» INSTRUCTION
Produce word for word the lines of the data below running from the one that has "for name, side, y" to the one that has "imported = [obj", inclusive, and no others.

» DATASET ROWS
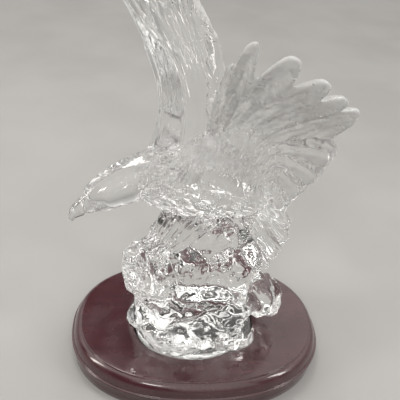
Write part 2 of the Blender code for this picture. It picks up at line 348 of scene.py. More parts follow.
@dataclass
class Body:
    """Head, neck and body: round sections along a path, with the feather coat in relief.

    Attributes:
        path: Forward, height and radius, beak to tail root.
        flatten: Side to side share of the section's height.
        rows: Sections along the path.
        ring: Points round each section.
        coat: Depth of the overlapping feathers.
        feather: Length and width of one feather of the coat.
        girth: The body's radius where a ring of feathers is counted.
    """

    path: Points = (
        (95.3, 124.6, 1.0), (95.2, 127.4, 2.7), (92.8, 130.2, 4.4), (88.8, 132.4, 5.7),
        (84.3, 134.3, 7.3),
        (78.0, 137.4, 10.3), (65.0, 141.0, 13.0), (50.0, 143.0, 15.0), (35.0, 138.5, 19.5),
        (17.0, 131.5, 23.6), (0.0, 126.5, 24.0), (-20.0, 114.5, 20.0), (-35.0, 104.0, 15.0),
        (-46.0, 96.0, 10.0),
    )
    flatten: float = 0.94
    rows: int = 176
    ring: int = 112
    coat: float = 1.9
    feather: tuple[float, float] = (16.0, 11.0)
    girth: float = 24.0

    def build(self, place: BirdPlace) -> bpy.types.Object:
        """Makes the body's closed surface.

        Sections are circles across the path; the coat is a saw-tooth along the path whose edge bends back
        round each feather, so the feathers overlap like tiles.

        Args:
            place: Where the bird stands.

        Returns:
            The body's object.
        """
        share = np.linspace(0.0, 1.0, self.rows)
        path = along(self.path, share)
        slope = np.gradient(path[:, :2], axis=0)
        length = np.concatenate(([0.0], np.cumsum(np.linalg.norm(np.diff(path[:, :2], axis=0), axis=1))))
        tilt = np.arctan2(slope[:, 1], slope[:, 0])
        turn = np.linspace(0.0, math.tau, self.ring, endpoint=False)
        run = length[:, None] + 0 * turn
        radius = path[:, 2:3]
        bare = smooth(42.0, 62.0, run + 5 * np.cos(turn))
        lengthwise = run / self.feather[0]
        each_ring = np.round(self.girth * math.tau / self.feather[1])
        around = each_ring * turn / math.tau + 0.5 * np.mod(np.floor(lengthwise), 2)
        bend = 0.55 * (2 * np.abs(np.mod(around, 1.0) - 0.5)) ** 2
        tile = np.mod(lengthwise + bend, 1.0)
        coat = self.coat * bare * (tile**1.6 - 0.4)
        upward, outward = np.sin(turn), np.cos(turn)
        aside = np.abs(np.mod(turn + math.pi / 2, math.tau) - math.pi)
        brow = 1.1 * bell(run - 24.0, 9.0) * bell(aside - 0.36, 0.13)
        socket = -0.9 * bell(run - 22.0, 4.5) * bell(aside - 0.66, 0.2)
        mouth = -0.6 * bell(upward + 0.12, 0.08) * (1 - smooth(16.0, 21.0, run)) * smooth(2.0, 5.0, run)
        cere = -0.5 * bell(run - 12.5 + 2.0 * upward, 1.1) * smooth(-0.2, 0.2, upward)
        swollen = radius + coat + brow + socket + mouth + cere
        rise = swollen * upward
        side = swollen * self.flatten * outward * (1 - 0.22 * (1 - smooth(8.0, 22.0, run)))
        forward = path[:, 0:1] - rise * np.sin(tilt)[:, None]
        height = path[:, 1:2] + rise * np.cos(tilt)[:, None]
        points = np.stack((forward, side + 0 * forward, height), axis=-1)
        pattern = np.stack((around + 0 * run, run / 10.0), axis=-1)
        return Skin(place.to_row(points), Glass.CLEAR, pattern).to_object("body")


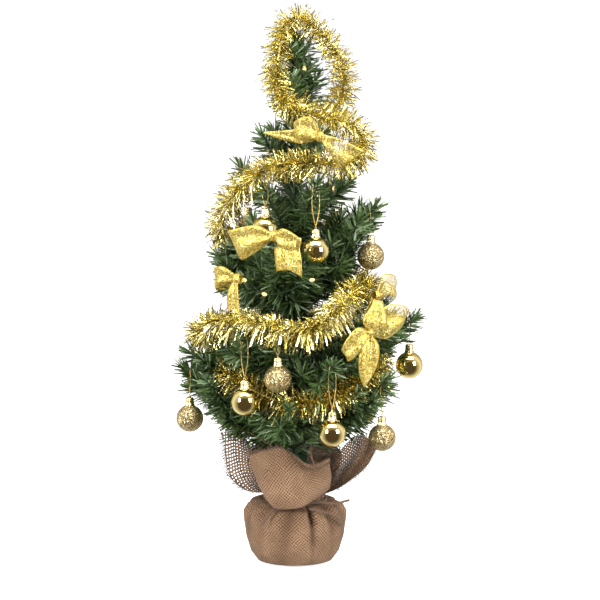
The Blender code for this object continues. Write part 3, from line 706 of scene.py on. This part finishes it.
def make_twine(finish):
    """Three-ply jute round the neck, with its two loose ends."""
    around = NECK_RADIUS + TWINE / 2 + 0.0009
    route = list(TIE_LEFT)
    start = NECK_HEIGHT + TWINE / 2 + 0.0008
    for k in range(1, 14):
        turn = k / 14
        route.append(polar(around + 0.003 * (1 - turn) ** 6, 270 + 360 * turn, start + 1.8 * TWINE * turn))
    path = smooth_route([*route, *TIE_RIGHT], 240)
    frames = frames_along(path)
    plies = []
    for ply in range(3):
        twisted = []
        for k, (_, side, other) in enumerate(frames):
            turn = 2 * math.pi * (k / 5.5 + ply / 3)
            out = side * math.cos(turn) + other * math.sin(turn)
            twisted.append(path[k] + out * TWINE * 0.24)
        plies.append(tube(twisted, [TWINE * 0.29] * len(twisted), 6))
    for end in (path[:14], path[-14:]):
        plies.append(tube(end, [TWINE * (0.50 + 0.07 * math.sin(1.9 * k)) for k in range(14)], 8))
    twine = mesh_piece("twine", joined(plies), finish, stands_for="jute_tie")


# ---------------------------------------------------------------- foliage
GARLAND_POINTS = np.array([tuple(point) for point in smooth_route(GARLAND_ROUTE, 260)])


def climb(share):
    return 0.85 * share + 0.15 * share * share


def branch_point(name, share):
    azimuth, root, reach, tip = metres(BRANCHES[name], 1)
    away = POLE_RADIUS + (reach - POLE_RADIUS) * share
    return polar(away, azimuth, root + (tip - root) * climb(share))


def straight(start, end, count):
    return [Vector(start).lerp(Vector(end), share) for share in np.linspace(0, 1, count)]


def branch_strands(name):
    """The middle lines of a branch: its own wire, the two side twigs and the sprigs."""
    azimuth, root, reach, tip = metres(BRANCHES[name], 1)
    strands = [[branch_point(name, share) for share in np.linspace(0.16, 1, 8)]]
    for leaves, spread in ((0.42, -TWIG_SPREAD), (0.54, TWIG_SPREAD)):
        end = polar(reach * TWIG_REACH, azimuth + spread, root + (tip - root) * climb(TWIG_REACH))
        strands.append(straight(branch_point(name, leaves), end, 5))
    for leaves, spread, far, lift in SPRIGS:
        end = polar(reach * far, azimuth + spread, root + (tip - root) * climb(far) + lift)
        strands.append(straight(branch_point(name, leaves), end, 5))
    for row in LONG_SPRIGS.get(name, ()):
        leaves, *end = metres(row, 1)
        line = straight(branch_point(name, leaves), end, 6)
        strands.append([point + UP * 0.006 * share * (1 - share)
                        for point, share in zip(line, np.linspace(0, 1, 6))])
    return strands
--
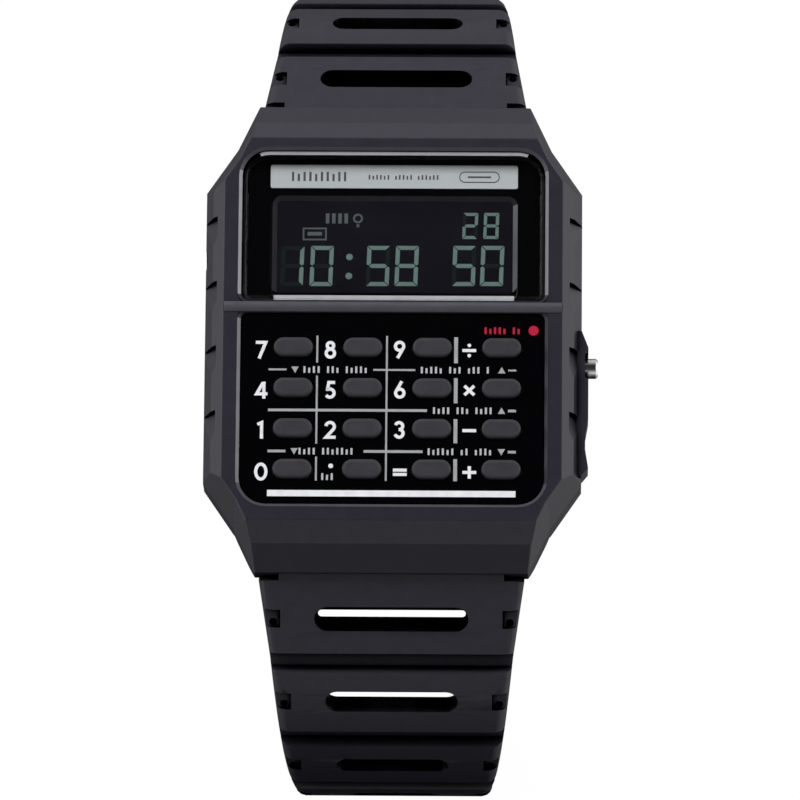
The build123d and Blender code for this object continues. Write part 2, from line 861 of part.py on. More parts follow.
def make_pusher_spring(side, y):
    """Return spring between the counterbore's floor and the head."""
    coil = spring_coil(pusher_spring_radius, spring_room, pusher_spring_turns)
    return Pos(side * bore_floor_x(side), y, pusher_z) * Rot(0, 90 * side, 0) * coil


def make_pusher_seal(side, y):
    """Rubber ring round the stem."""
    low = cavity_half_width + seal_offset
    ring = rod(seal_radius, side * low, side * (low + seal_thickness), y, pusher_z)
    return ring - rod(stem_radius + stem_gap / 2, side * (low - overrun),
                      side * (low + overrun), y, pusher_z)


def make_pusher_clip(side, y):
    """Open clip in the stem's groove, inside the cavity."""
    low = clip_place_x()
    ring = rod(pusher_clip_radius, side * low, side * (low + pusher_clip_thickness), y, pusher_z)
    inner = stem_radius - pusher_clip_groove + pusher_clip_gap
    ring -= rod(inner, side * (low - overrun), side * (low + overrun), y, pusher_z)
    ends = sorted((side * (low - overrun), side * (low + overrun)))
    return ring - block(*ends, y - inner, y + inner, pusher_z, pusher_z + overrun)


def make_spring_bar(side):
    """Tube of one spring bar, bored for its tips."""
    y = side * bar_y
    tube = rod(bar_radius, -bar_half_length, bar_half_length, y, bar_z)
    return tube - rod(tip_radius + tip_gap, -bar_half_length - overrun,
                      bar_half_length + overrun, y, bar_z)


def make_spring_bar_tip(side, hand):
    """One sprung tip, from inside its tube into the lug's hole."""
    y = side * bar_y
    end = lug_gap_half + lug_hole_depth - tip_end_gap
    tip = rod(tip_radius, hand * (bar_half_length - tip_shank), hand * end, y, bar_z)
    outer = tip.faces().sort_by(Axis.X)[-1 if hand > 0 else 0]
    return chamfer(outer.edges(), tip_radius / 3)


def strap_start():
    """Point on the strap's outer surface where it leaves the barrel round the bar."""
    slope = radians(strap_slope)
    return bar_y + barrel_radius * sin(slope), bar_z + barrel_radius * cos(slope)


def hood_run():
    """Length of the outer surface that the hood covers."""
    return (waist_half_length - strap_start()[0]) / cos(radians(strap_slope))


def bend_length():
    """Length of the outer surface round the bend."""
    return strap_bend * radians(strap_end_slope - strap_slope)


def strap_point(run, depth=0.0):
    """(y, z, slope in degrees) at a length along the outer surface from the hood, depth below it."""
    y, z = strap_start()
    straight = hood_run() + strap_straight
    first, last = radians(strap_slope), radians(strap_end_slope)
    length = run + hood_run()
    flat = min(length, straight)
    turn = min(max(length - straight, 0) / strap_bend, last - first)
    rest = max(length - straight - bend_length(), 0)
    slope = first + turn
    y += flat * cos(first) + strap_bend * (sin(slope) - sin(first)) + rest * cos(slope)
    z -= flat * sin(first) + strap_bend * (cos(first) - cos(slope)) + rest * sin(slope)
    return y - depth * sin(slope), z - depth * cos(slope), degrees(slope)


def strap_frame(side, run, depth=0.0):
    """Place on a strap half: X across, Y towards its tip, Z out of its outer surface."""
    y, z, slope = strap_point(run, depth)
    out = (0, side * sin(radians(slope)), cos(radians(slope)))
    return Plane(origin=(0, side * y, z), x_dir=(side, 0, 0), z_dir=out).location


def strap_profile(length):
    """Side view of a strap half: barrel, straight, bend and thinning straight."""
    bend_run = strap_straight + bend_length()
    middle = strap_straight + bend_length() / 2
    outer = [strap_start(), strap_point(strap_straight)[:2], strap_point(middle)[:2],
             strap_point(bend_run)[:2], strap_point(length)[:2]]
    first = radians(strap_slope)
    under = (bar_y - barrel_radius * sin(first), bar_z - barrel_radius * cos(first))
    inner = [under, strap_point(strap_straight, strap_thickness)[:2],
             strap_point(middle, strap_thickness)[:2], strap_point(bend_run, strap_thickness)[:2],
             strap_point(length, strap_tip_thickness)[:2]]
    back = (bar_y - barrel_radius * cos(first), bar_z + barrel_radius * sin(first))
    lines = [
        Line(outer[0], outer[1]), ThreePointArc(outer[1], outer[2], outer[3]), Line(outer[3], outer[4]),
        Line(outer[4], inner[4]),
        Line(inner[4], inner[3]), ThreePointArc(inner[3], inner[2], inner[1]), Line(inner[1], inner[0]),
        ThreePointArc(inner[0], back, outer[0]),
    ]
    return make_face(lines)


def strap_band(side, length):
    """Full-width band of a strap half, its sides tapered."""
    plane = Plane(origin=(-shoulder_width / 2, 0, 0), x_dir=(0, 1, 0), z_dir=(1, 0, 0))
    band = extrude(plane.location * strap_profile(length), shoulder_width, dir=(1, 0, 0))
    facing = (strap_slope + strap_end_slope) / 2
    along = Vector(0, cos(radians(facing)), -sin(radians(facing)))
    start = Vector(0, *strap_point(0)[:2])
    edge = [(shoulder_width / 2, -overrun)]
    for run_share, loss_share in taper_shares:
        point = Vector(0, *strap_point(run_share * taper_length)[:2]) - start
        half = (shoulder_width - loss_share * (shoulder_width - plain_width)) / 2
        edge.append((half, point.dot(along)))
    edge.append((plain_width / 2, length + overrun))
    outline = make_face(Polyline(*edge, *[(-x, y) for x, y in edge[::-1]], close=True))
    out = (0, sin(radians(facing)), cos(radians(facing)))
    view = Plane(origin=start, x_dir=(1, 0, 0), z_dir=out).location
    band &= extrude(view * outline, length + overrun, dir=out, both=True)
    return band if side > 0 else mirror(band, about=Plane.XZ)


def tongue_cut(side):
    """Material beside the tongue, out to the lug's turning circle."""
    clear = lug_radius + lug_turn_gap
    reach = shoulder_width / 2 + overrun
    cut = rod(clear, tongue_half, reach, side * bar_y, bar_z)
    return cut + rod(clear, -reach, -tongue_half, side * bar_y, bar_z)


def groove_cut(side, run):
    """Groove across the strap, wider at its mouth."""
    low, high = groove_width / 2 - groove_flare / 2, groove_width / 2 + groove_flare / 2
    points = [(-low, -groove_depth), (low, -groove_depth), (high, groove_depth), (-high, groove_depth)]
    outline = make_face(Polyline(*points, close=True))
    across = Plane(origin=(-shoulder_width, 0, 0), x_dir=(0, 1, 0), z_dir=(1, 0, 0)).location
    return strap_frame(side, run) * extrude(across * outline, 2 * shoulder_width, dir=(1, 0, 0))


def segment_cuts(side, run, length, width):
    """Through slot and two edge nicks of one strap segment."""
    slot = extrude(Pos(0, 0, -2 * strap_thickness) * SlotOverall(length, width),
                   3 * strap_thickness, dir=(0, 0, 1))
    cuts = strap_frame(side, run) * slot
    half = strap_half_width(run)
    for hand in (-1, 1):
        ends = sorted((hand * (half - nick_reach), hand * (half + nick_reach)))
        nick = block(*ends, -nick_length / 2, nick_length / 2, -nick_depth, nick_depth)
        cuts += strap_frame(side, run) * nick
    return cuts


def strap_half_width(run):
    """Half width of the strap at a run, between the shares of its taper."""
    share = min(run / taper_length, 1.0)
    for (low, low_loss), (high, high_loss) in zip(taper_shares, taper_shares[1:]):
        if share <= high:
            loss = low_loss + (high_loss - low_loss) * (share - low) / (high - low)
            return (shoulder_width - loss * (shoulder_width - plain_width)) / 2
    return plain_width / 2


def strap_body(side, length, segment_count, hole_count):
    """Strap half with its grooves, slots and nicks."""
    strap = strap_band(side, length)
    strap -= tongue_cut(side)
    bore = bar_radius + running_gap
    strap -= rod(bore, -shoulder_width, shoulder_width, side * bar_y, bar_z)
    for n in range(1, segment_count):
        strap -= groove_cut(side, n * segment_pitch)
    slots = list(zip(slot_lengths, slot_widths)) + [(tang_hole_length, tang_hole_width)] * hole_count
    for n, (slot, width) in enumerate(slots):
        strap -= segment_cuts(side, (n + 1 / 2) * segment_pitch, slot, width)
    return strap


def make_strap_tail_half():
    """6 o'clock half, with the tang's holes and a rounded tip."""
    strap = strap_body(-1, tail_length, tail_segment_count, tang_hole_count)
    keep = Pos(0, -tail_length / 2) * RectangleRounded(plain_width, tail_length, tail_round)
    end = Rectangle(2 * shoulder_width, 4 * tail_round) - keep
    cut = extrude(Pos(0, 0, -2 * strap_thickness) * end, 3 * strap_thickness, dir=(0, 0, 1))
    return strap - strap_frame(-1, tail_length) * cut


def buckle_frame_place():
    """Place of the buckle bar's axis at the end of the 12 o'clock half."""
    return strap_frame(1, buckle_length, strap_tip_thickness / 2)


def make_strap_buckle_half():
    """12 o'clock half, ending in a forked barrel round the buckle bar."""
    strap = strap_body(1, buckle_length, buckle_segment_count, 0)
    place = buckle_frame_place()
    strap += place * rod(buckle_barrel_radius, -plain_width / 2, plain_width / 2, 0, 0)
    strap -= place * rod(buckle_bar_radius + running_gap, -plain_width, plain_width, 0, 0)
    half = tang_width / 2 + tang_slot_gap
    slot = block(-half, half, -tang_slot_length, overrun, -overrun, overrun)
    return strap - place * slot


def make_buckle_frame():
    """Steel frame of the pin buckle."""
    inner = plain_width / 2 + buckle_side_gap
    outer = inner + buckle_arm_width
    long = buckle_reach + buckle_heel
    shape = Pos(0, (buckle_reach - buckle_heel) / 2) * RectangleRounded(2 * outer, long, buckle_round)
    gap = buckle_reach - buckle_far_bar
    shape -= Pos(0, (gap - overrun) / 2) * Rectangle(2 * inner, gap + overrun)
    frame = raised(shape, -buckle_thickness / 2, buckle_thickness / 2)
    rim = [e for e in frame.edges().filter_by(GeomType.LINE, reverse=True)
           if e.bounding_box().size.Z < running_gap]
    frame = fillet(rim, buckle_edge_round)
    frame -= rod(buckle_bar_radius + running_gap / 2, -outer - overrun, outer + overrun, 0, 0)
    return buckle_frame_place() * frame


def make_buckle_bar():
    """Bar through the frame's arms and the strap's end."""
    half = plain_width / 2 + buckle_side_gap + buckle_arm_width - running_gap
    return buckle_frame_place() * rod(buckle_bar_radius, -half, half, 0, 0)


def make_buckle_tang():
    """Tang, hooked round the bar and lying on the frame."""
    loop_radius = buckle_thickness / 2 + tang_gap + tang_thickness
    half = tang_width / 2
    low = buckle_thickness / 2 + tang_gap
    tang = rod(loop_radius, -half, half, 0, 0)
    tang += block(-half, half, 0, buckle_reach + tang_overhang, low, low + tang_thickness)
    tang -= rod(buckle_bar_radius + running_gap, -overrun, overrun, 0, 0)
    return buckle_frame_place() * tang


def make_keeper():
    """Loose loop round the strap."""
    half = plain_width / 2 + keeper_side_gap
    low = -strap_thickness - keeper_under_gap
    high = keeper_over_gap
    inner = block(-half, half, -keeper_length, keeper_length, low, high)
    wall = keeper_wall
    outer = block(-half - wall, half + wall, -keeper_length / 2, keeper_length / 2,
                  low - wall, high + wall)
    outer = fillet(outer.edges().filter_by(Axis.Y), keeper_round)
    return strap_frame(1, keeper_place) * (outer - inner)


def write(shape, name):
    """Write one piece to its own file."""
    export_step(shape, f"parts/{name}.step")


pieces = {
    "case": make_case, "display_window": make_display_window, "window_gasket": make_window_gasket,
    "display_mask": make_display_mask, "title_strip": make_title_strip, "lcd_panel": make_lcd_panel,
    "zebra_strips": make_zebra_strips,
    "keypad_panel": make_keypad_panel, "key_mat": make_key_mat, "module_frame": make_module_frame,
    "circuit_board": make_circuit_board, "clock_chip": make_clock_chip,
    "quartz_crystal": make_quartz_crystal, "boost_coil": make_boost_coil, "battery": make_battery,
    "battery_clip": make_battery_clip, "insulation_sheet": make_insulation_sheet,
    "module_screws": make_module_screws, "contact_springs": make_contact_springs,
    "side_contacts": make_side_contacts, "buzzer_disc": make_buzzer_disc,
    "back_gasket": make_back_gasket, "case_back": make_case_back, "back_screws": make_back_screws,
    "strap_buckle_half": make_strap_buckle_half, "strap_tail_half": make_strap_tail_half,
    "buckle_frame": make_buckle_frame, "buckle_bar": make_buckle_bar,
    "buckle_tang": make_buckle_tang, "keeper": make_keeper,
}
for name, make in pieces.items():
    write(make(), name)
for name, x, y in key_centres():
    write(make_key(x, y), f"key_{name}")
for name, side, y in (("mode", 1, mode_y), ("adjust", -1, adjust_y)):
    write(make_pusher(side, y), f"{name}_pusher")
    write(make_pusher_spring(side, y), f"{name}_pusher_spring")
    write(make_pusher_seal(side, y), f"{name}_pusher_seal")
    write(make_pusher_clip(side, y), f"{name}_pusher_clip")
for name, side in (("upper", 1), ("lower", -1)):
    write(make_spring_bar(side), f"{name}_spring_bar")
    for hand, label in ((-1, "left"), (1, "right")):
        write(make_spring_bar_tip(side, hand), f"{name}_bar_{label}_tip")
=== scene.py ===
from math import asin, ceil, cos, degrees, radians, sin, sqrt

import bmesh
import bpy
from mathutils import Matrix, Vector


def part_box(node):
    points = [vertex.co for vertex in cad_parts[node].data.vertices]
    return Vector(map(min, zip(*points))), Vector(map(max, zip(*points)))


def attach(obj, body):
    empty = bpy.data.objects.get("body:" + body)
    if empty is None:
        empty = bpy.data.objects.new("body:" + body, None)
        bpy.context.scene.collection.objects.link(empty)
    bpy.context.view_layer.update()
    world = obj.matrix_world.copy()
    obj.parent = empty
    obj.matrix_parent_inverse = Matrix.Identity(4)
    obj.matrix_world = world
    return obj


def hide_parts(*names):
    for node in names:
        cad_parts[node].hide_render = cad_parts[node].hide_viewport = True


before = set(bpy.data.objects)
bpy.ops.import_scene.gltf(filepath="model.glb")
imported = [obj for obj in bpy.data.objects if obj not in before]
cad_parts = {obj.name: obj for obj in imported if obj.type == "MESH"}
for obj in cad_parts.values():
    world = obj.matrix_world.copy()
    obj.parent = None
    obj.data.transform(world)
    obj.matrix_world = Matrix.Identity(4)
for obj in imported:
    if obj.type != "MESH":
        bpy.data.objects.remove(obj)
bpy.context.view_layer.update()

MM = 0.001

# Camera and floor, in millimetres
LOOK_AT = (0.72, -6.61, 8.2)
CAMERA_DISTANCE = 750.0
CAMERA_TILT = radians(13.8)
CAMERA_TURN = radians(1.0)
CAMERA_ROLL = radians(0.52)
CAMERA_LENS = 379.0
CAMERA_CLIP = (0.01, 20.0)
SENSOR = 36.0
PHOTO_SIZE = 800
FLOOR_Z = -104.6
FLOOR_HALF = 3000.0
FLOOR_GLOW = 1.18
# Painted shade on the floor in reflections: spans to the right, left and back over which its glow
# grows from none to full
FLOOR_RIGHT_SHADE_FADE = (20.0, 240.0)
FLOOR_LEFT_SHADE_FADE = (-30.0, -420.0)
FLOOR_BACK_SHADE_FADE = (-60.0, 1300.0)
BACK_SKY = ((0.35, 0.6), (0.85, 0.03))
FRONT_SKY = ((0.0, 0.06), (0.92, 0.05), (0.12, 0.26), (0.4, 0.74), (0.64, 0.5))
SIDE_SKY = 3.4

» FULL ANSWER
for name, side, y in (("mode", 1, mode_y), ("adjust", -1, adjust_y)):
    write(make_pusher(side, y), f"{name}_pusher")
    write(make_pusher_spring(side, y), f"{name}_pusher_spring")
    write(make_pusher_seal(side, y), f"{name}_pusher_seal")
    write(make_pusher_clip(side, y), f"{name}_pusher_clip")
for name, side in (("upper", 1), ("lower", -1)):
    write(make_spring_bar(side), f"{name}_spring_bar")
    for hand, label in ((-1, "left"), (1, "right")):
        write(make_spring_bar_tip(side, hand), f"{name}_bar_{label}_tip")
=== scene.py ===
from math import asin, ceil, cos, degrees, radians, sin, sqrt

import bmesh
import bpy
from mathutils import Matrix, Vector


def part_box(node):
    points = [vertex.co for vertex in cad_parts[node].data.vertices]
    return Vector(map(min, zip(*points))), Vector(map(max, zip(*points)))


def attach(obj, body):
    empty = bpy.data.objects.get("body:" + body)
    if empty is None:
        empty = bpy.data.objects.new("body:" + body, None)
        bpy.context.scene.collection.objects.link(empty)
    bpy.context.view_layer.update()
    world = obj.matrix_world.copy()
    obj.parent = empty
    obj.matrix_parent_inverse = Matrix.Identity(4)
    obj.matrix_world = world
    return obj


def hide_parts(*names):
    for node in names:
        cad_parts[node].hide_render = cad_parts[node].hide_viewport = True


before = set(bpy.data.objects)
bpy.ops.import_scene.gltf(filepath="model.glb")
imported = [obj for obj in bpy.data.objects if obj not in before]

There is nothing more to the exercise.